Object data in JSON
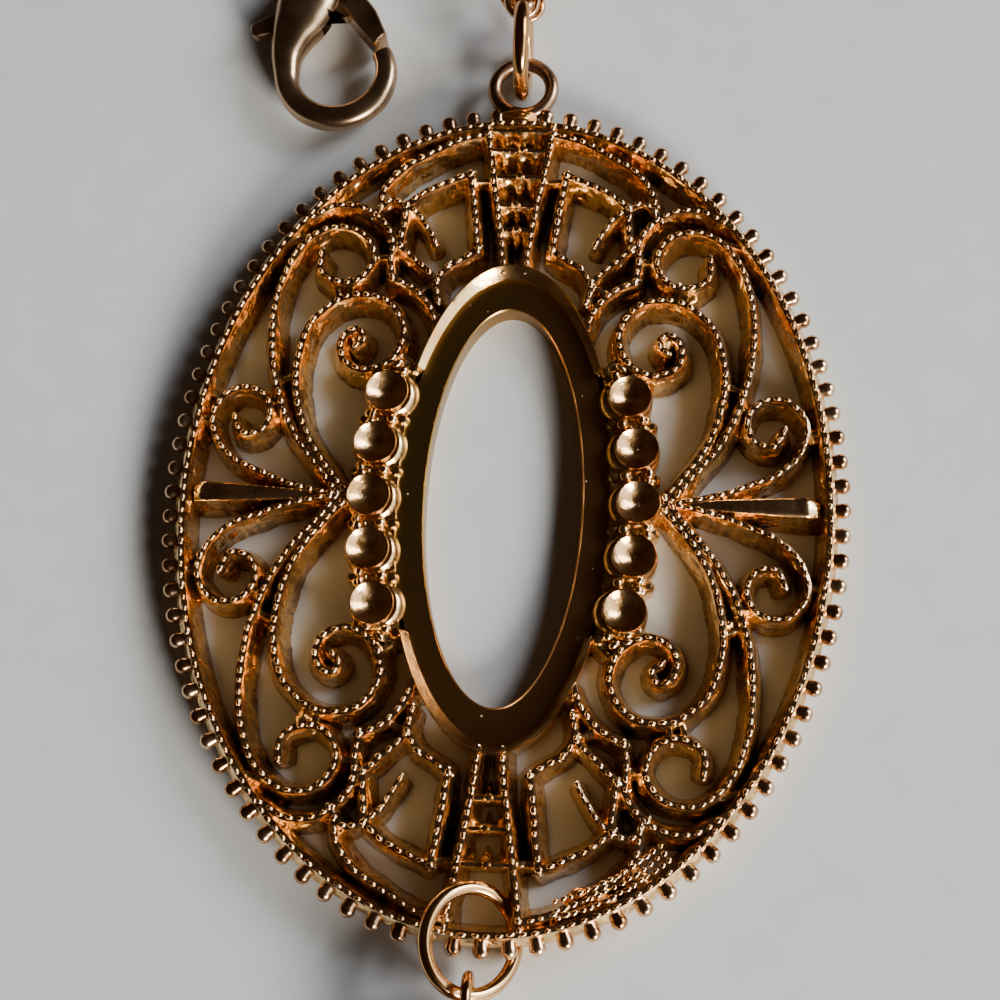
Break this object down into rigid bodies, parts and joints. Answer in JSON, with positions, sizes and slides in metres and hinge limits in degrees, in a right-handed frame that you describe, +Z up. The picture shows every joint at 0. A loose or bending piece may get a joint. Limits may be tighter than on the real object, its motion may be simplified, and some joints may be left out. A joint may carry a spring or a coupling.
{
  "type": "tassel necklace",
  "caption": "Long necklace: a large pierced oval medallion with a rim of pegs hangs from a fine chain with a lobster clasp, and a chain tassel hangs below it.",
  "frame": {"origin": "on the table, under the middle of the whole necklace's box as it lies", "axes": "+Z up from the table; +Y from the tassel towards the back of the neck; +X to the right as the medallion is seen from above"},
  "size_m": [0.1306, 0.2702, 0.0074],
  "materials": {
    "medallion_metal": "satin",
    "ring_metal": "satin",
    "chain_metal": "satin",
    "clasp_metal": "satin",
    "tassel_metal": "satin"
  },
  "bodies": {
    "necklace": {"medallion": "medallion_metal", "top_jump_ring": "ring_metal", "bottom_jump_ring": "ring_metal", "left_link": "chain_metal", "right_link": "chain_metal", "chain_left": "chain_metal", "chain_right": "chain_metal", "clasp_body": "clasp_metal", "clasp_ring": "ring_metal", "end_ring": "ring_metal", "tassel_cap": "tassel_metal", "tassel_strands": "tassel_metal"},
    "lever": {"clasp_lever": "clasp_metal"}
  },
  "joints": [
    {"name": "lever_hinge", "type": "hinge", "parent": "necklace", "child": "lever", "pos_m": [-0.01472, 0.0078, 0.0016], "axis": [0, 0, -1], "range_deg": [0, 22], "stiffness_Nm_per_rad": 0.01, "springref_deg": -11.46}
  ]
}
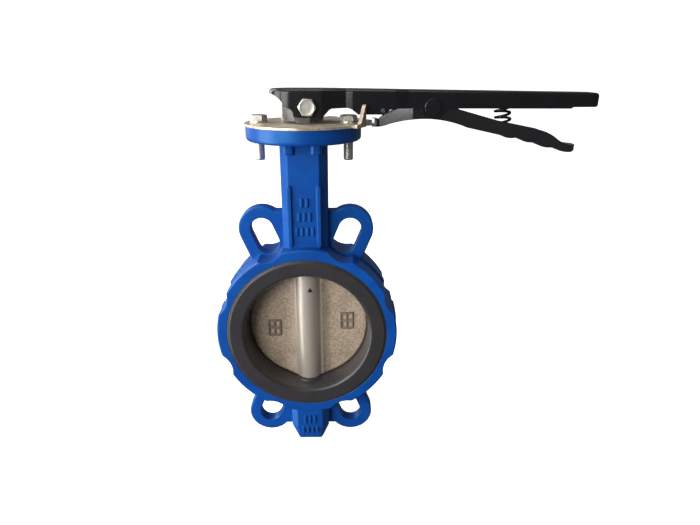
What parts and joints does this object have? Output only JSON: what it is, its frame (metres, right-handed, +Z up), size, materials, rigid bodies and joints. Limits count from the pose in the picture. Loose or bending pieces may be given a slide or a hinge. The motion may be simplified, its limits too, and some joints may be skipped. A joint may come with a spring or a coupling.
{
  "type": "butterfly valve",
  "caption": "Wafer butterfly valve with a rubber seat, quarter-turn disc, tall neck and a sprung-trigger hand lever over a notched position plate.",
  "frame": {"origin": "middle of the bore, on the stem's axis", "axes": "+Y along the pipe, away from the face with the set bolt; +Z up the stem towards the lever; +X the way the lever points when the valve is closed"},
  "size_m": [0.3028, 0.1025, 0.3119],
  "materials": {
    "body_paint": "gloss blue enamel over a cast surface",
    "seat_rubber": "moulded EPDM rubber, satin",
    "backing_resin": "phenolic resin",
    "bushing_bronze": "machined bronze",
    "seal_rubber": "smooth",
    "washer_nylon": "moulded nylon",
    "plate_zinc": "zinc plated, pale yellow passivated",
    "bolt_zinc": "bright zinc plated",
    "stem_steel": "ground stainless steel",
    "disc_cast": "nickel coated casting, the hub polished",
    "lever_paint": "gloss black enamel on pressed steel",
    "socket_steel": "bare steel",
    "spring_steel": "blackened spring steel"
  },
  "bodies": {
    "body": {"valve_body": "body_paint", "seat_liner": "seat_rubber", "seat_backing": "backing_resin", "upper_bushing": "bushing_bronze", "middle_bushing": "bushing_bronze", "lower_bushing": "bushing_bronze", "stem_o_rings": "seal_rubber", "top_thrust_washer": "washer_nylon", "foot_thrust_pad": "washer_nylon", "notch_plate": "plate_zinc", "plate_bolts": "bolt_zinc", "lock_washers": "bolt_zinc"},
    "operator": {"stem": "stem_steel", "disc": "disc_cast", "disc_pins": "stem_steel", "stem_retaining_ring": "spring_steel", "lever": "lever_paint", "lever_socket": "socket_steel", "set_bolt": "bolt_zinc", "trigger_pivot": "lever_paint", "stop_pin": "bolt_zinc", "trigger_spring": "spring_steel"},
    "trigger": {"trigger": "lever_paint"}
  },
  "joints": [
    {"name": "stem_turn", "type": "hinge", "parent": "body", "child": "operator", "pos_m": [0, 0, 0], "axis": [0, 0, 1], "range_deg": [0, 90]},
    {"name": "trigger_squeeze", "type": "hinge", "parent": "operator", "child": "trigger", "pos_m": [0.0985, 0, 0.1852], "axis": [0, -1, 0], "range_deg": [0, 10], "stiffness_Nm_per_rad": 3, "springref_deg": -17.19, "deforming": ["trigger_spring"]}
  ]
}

= Exercise =
Print the material verbatim, all of it.

= Solution to the problem =
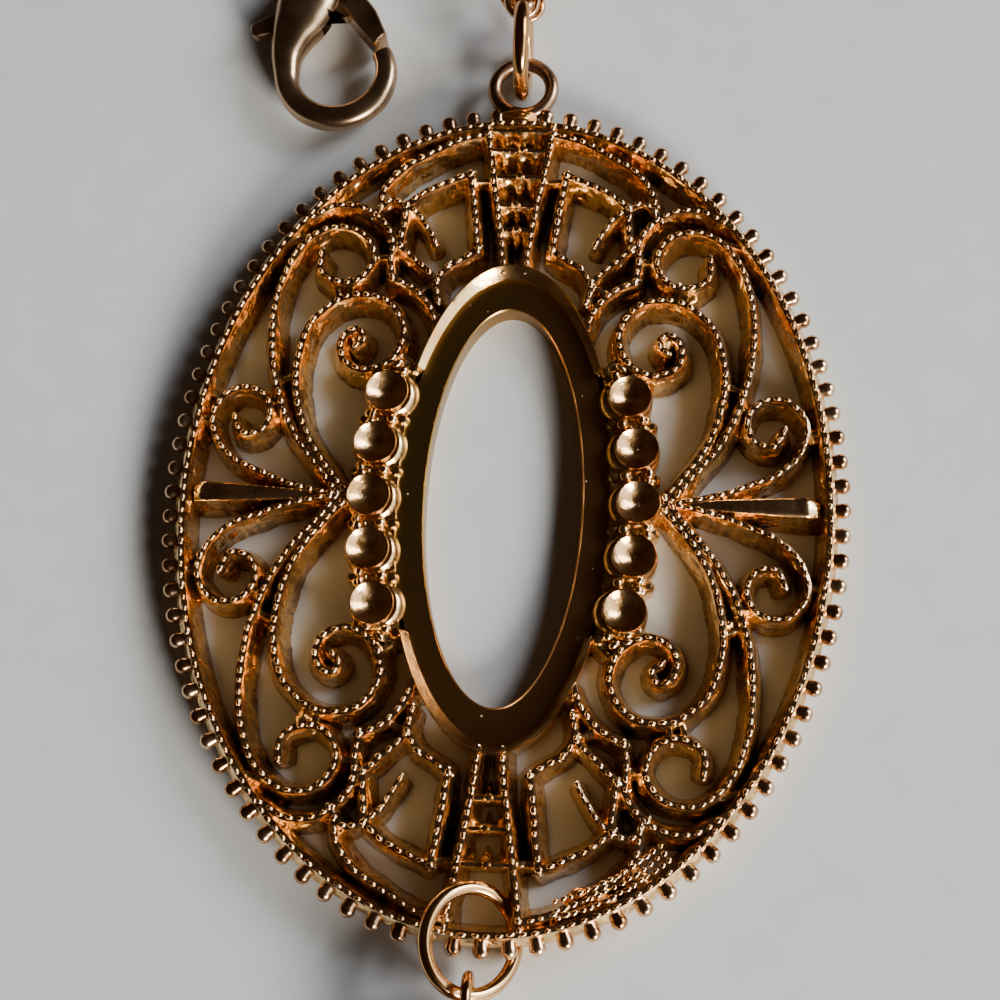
Break this object down into rigid bodies, parts and joints. Answer in JSON, with positions, sizes and slides in metres and hinge limits in degrees, in a right-handed frame that you describe, +Z up. The picture shows every joint at 0. A loose or bending piece may get a joint. Limits may be tighter than on the real object, its motion may be simplified, and some joints may be left out. A joint may carry a spring or a coupling.
{
  "type": "tassel necklace",
  "caption": "Long necklace: a large pierced oval medallion with a rim of pegs hangs from a fine chain with a lobster clasp, and a chain tassel hangs below it.",
  "frame": {"origin": "on the table, under the middle of the whole necklace's box as it lies", "axes": "+Z up from the table; +Y from the tassel towards the back of the neck; +X to the right as the medallion is seen from above"},
  "size_m": [0.1306, 0.2702, 0.0074],
  "materials": {
    "medallion_metal": "satin",
    "ring_metal": "satin",
    "chain_metal": "satin",
    "clasp_metal": "satin",
    "tassel_metal": "satin"
  },
  "bodies": {
    "necklace": {"medallion": "medallion_metal", "top_jump_ring": "ring_metal", "bottom_jump_ring": "ring_metal", "left_link": "chain_metal", "right_link": "chain_metal", "chain_left": "chain_metal", "chain_right": "chain_metal", "clasp_body": "clasp_metal", "clasp_ring": "ring_metal", "end_ring": "ring_metal", "tassel_cap": "tassel_metal", "tassel_strands": "tassel_metal"},
    "lever": {"clasp_lever": "clasp_metal"}
  },
  "joints": [
    {"name": "lever_hinge", "type": "hinge", "parent": "necklace", "child": "lever", "pos_m": [-0.01472, 0.0078, 0.0016], "axis": [0, 0, -1], "range_deg": [0, 22], "stiffness_Nm_per_rad": 0.01, "springref_deg": -11.46}
  ]
}
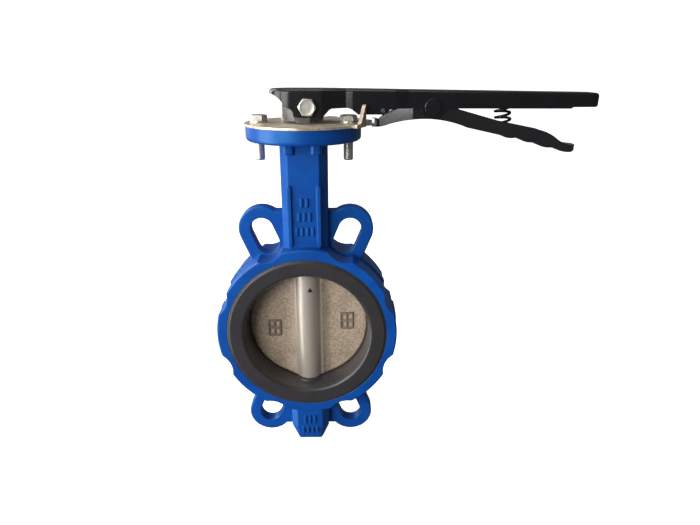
What parts and joints does this object have? Output only JSON: what it is, its frame (metres, right-handed, +Z up), size, materials, rigid bodies and joints. Limits count from the pose in the picture. Loose or bending pieces may be given a slide or a hinge. The motion may be simplified, its limits too, and some joints may be skipped. A joint may come with a spring or a coupling.
{
  "type": "butterfly valve",
  "caption": "Wafer butterfly valve with a rubber seat, quarter-turn disc, tall neck and a sprung-trigger hand lever over a notched position plate.",
  "frame": {"origin": "middle of the bore, on the stem's axis", "axes": "+Y along the pipe, away from the face with the set bolt; +Z up the stem towards the lever; +X the way the lever points when the valve is closed"},
  "size_m": [0.3028, 0.1025, 0.3119],
  "materials": {
    "body_paint": "gloss blue enamel over a cast surface",
    "seat_rubber": "moulded EPDM rubber, satin",
    "backing_resin": "phenolic resin",
    "bushing_bronze": "machined bronze",
    "seal_rubber": "smooth",
    "washer_nylon": "moulded nylon",
    "plate_zinc": "zinc plated, pale yellow passivated",
    "bolt_zinc": "bright zinc plated",
    "stem_steel": "ground stainless steel",
    "disc_cast": "nickel coated casting, the hub polished",
    "lever_paint": "gloss black enamel on pressed steel",
    "socket_steel": "bare steel",
    "spring_steel": "blackened spring steel"
  },
  "bodies": {
    "body": {"valve_body": "body_paint", "seat_liner": "seat_rubber", "seat_backing": "backing_resin", "upper_bushing": "bushing_bronze", "middle_bushing": "bushing_bronze", "lower_bushing": "bushing_bronze", "stem_o_rings": "seal_rubber", "top_thrust_washer": "washer_nylon", "foot_thrust_pad": "washer_nylon", "notch_plate": "plate_zinc", "plate_bolts": "bolt_zinc", "lock_washers": "bolt_zinc"},
    "operator": {"stem": "stem_steel", "disc": "disc_cast", "disc_pins": "stem_steel", "stem_retaining_ring": "spring_steel", "lever": "lever_paint", "lever_socket": "socket_steel", "set_bolt": "bolt_zinc", "trigger_pivot": "lever_paint", "stop_pin": "bolt_zinc", "trigger_spring": "spring_steel"},
    "trigger": {"trigger": "lever_paint"}
  },
  "joints": [
    {"name": "stem_turn", "type": "hinge", "parent": "body", "child": "operator", "pos_m": [0, 0, 0], "axis": [0, 0, 1], "range_deg": [0, 90]},
    {"name": "trigger_squeeze", "type": "hinge", "parent": "operator", "child": "trigger", "pos_m": [0.0985, 0, 0.1852], "axis": [0, -1, 0], "range_deg": [0, 10], "stiffness_Nm_per_rad": 3, "springref_deg": -17.19, "deforming": ["trigger_spring"]}
  ]
}